Über einen undankbaren Job: Der gute und der schlechte Polizist
Zu Hause bei Fremden
von Miguel Szymanski
Kommt ein deutscher Minister nach Lissabon, um mit jungen Portugiesen in einen europäischen Dialog zu treten. Das wird kein Witz. Er kommt wirklich, im Frühjahr, und mich kontaktierte deshalb ein Berliner Think Tank. Ich soll 200 Namen von jungen portugiesischen „Vordenkern und Multiplikatoren” vorschlagen, die an Workshops und einer Konferenz mit dem Minister teilnehmen sollen.
„Sorry, die jungen Portugiesen gab es, sind aber ausgewandert, putzen jetzt Treppen in Frankfurt und schieben Getränkewagen in München”, möchte ich spontan antworten. Dann überlege ich es mir besser und vergewissere mich, dass es nicht Herr Schäuble ist, der nach Lissabon kommt.
Ist er nicht, sondern ein SPD-Minister, Berliner Think Tank, links, alles o. k. Etwas Recherche und Beratertätigkeit geht in Ordnung. Es ist für den Dialog, eine bona causa und nicht pro bono: Irgendetwas muss ich zwischendurch arbeiten, und sei es für die Regierung, für einen Bordellpianisten bin ich zu alt.
Nur, wie soll ich die Namenslisten für den deutschen Minister besorgen? Auf meiner Telefonliste wandere ich auf und ab. Fernando Alvim könnte mir weiterhelfen. Er moderiert seit vielen Jahren das tägliche Radioprogramm „Prova Oral” und eine Talkshow des staatlichen Fernsehens, in der bereits alle Protagonisten des öffentlichen Lebens interviewt wurden. Vor drei Jahren hat er eine Nichtregierungsinitiative gestartet, die Ideenkonferenzen organisiert, bei denen es um langfristige Lösungen für die Krise geht.
Als Redner habe ich an allen Konferenzen der drei letzten Jahre teilgenommen, immer unentgeltlich, denn das Land ist ja pleite, also wird er mir eine Bitte nicht abschlagen können. Ein paar Tage später treffen wir uns in einem Lissaboner Restaurant. Er will wissen, warum ich den Job mache. Ich erzähle ihm von Dialog, Gutmenschen aus Berlin, europäischem Geist, Völkerverständigung, von den offenen Rechnungen und meinem Honorar. Am Ende nickt er und will das Essen bezahlen. Ich bestehe darauf, die deutsche Regierung zahlt.

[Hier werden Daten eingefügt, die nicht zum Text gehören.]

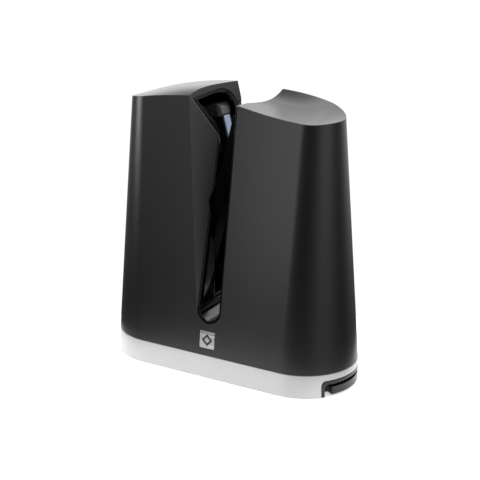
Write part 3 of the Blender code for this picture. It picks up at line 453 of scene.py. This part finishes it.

# The left insert's rim lies on the facet round the arch as a narrow black face, 0.4 mm proud, with a fine light
# grey
# bead on its outside, a painted highlight: straight down from the head, one bend at the lip, straight to the
# foot.
RIM_HEAD = (-19.4 * MM, 202.8 * MM)       # depth and height, as every corner of the rim
RIM_BEND = (0.2 * MM, 170.5 * MM)
RIM_FOOT = (-10.3 * MM, 135.6 * MM)
RIM_BACK = 10.0 * MM                      # well inside the window, which trims the rim's inner side
rim_corners = [RIM_HEAD, RIM_BEND, RIM_FOOT, (RIM_BACK, RIM_FOOT[1]), (RIM_BACK, 200.0 * MM),
               (-17.0 * MM, 201.0 * MM)]
rim_radii = [0.2 * MM, 8.0 * MM, 0.2 * MM, 0.2 * MM, 0.2 * MM, 0.2 * MM]
rim_line = rounded_outline(rim_corners, rim_radii)
facet_x = lambda y, z: FACET_START[-1] + FACET_TURN * y - FACET_LEAN[-1] * z
rim_face = extruded_outline("left_slot_rim", [(facet_x(y, z), y, z) for y, z in rim_line],
                            (-0.4 * MM, 0.17 * MM, -0.06 * MM))
combine(rim_face, window(-1))
# black whose specular level is set far below that of real ABS, so that the rim reads as plain black
rim_black = eroded_abs("abs_black_deep_texture", "030303", "060606", 0.4, 0.5, 0.9, 0.02)
rim_shader = next(node for node in rim_black.node_tree.nodes if node.type == "BSDF_PRINCIPLED")
rim_shader.inputs["Specular IOR Level"].default_value = 0.06
finish_piece(rim_face, "housing", rim_black, "gloss_black_plastic")
bead = bpy.data.curves.new("left_slot_rim_edge", "CURVE")
bead.dimensions = "3D"
bead.bevel_depth = 0.35 * MM
bead.bevel_resolution = 4
bead.use_fill_caps = True
spline = bead.splines.new("POLY")
edge_line = rim_line[:18]                 # nine points for each of the first two corners
spline.points.add(len(edge_line) - 1)
for point, (y, z) in zip(spline.points, edge_line):
    point.co = (facet_x(y, z) - 0.3 * MM, y, z, 1.0)
rim_edge = bpy.data.objects.new("left_slot_rim_edge", bead)
bpy.context.scene.collection.objects.link(rim_edge)
bpy.ops.object.select_all(action="DESELECT")
bpy.context.view_layer.objects.active = rim_edge
rim_edge.select_set(True)
bpy.ops.object.convert(target="MESH")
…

Der Moderator lässt mir eine Liste zukommen, circa 250 Namen seiner Studiogäste und Konferenzteilnehmer. Ich fange an, mit den Leuten zu reden, von denen ich meine, dass sie das Profil zum Dialog mit einem deutschen Minister hätten. Es sind Künstler, Akademiker, junge Unternehmer, Journalisten, Verleger.
„Deutscher Minister? Für den kann ich nicht”.
„Dialog aus Berlin, das ist wohl die „good-cop, bad cop“- Geschichte!”
„Bei so einer PR-Aktion machst du mit?”
Es sollen furchtlose Denker sein, die Liste ist also gut. Aber warum komme ich mir vor, als wollte ich mit Fernando Pessoa Tchibo-Werbung machen?
Letzten Samstag titelt Expresso, die meistgelesene und seriöseste Zeitung des Landes: „Berlin warnt: Regeln müssen eingehalten werden.” Es ist offiziell, gegen Berlin hat die neue Linksregierung keine Chance. Inzwischen hat im Land jeder verstanden, dass der Löwenanteil der „Hilfsmilliarden” an die Banken ging und Berlin das Sagen hat. Nach drei großen Bankenrettungen in den letzten Jahren gibt es jetzt, ganz aktuell, fünf weitere Milliarden für die Bank BANIF.
Das ist das Geld, das den Leuten zum Leben fehlt. Ohne Dialog und Solidarität ist die EU zum Scheitern verurteilt. Ein Treffen mit einem Minister aus der zweiten Reihe wird das nicht ändern. Nicht solange die Strategie der Entscheider im Machtzentrum Berlin die Bevormundung anderer Staaten ist.